Dataset records »

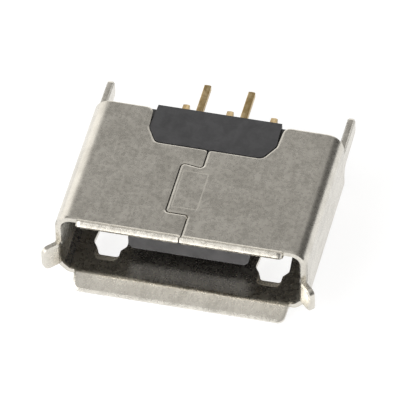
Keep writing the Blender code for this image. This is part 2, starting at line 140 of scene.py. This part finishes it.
# Sky: where one strength passes into the next, as parts of a direction of length 1
RIGHT_BAND = (0.2, 0.5)
HIGH_BAND = (0.5, 0.68)
OVERHEAD_BAND = (0.72, 1.0)
LOW_BAND = (0.2, 0.4)
AHEAD_BAND = (-0.85, -0.6)

# Lamp: its place and side in metres, and its power in watts
LAMP_PLACE = Vector((-0.34, -0.26, 0.3))
LAMP_SIDE = 0.4
LAMP_POWER = 1.6


def linear(red, green, blue):
    """Return a shader colour from the 0 to 255 values that a screen shows."""
    def channel(value):
        share = value / 255
        if share <= 0.04045:
            return share / 12.92
        return ((share + 0.055) / 1.055) ** 2.4
    return (channel(red), channel(green), channel(blue), 1.0)


class Nodes:
    """A short way to write node trees: each call adds a node and joins its inputs."""

    def __init__(self, tree):
        self.tree = tree

    def add(self, kind, inputs=None, **settings):
        node = self.tree.nodes.new(kind)
        for name, value in settings.items():
            setattr(node, name, value)
        for name, value in (inputs or {}).items():
            self.join(value, node.inputs[name])
        return node

    def join(self, value, socket):
        if isinstance(value, bpy.types.NodeSocket):
            self.tree.links.new(value, socket)
        else:
            socket.default_value = value

    def math(self, operation, first, second=0.0, clamp=False):
        return self.add("ShaderNodeMath", {0: first, 1: second}, operation=operation,
                        use_clamp=clamp).outputs[0]

    def spread(self, value, low, high, start=0.0, end=1.0):
        """Spread a value from low..high over start..end, smoothly."""
        node = self.add("ShaderNodeMapRange", {"Value": value, "From Min": low, "From Max": high,
                                               "To Min": start, "To Max": end},
                        interpolation_type="SMOOTHSTEP")
        return node.outputs["Result"]

    def blend(self, share, first, second):
        """Return a colour between two, by a share from 0 to 1.

        The Mix node has its colours at inputs 6 and 7, and the result at output 2.
        """
        node = self.add("ShaderNodeMix", {0: share, 6: first, 7: second}, data_type="RGBA")
        return node.outputs[2]

    def combine(self, x=0.0, y=0.0, z=0.0):
        return self.add("ShaderNodeCombineXYZ", {"X": x, "Y": y, "Z": z}).outputs[0]


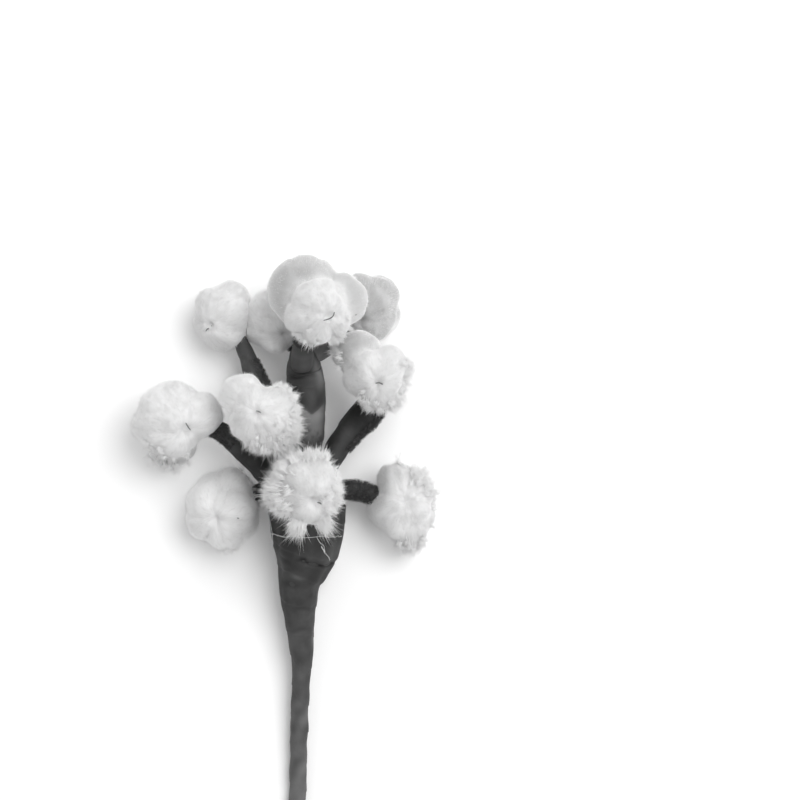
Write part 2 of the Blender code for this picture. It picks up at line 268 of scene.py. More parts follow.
def new_piece(name, points, triangles, material, slot, **marks):
    """A mesh object in the part's frame, pressed flat where it would pass through the table. Marks
    are extra values on its points for the material, and 0 on points past the last that is given."""
    points = np.column_stack([points[:, :2], np.maximum(points[:, 2], 0)])
    mesh = bpy.data.meshes.new(name)
    mesh.vertices.add(len(points))
    mesh.vertices.foreach_set("co", (points * MM + SHEET_MIDDLE).ravel())
    mesh.loops.add(triangles.size)
    mesh.loops.foreach_set("vertex_index", triangles.ravel())
    mesh.polygons.add(len(triangles))
    mesh.polygons.foreach_set("loop_start", np.arange(0, triangles.size, 3))
    mesh.update(calc_edges=True)
    mesh.shade_smooth()
    for mark, values in marks.items():
        kind, field = ("FLOAT", "value") if values.ndim == 1 else ("FLOAT_VECTOR", "vector")
        padded = np.zeros((len(points), *values.shape[1:]))
        padded[: len(values)] = values
        mesh.attributes.new(mark, kind, "POINT").data.foreach_set(field, padded.ravel())
    mesh.materials.append(material)
    obj = placed(name, mesh)
    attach(obj, "root")
    return obj


def filled(made, sockets):
    """The shader node. Each of these sockets is set to the value given, or joined to the output."""
    for name, given in sockets.items():
        if isinstance(given, bpy.types.NodeSocket):
            made.id_data.links.new(given, made.inputs[name])
        else:
            made.inputs[name].default_value = given
    return made


def node(tree, kind, x, y, sockets=None, **settings):
    """A shader node at x, y, with the named settings and its sockets filled."""
    made = tree.nodes.new(kind)
    made.location = (x, y)
    for name, value in settings.items():
        setattr(made, name, value)
    return filled(made, sockets or {})


def new_material(name, values):
    """A material whose shader has these values: the material, its node tree and its shader."""
    material = bpy.data.materials.new(name)
    material.use_nodes = True
    tree = material.node_tree
    return material, tree, filled(tree.nodes["Principled BSDF"], values)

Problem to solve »
Search the preceding listing for "code" and extract every line where it is found.

Task solution »
Keep writing the Blender code for this image. This is part 2, starting at line 140 of scene.py. This part finishes it.
Write part 2 of the Blender code for this picture. It picks up at line 268 of scene.py. More parts follow.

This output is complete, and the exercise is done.